There are $$\binom{10}{6}$$ distinguishable ways to arrange four blue and six red cards in a row since choosing the positions of the red cards completely determines the arrangement of the cards. From these, we must exclude those arrangements in which there are one or more pairs of adjacent blue cards.

A pair of adjacent blue cards: We have nine objects to arrange: BB, B, B, R, R, R, R, R, R. We choose six of the nine positions for the red cards and one of the three remaining positions for the pair of adjacent blue cards. The other blue cards must fill the remaining two positions.

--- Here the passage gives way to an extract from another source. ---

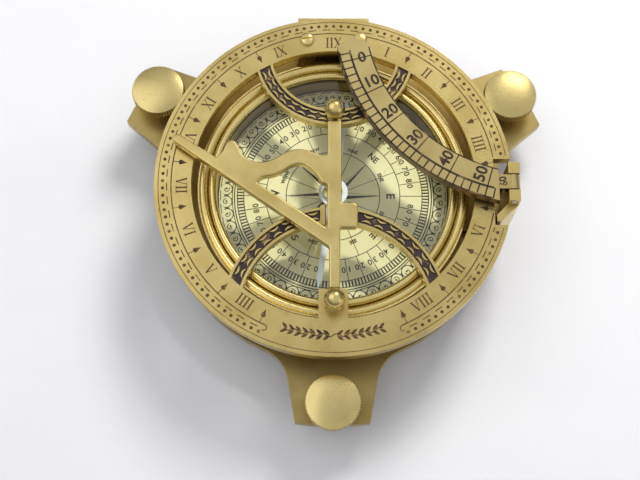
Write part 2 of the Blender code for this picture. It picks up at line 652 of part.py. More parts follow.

Hence, there are $$\binom{9}{6}\binom{3}{1}$$ such arrangements.

Two pairs of adjacent blue cards: This can occur in two ways. Either we have an overlapping pair (three consecutive blue cards) or two separate pairs of blue cards.

  1. Two overlapping pairs: We have eight objects to arrange: BBB, B, R, R, R, R, R, R. We choose six of the eight positions for the red cards and one of the remaining two positions for the three adjacent blue cards. The remaining blue card must be placed in the remaining position. Hence, there are $$\binom{8}{6}\binom{2}{1}$$ such cases.
  2. Two separate pairs: We have eight objects to arrange: BB, BB, R, R, R, R, R, R. We choose six of the eight positions for the red cards. The remaining two positions must be filled with the two pairs of adjacent blue cards. Hence, there are $$\binom{8}{6}$$ such cases.

Three pairs of adjacent blue cards: This can only occur if there are four consecutive blue cards. We have seven objects to arrange: BBBB, R, R, R, R, R, R. We choose six of the seven positions for the six red cards. The four adjacent blue cards must be replaced in the remaining position. Hence, there are $$\binom{7}{6}$$ such cases.

By the Inclusion-Exclusion Principle, the number of arrangements of four blue and six red cards in which no two of the blue cards are consecutive is $$\binom{10}{6} - \binom{9}{6}\binom{3}{1} + \binom{8}{6}\binom{2}{1} + \binom{8}{6} - \binom{7}{6}$$

Note: When we subtract those arrangements in which there is a pair of adjacent blue cards, we subtract those arrangements in which there are two pairs of adjacent blue cards twice, once for each way we could designate one of those pairs as the excluded pair. We only want to subtract such cases once, so we must add them back.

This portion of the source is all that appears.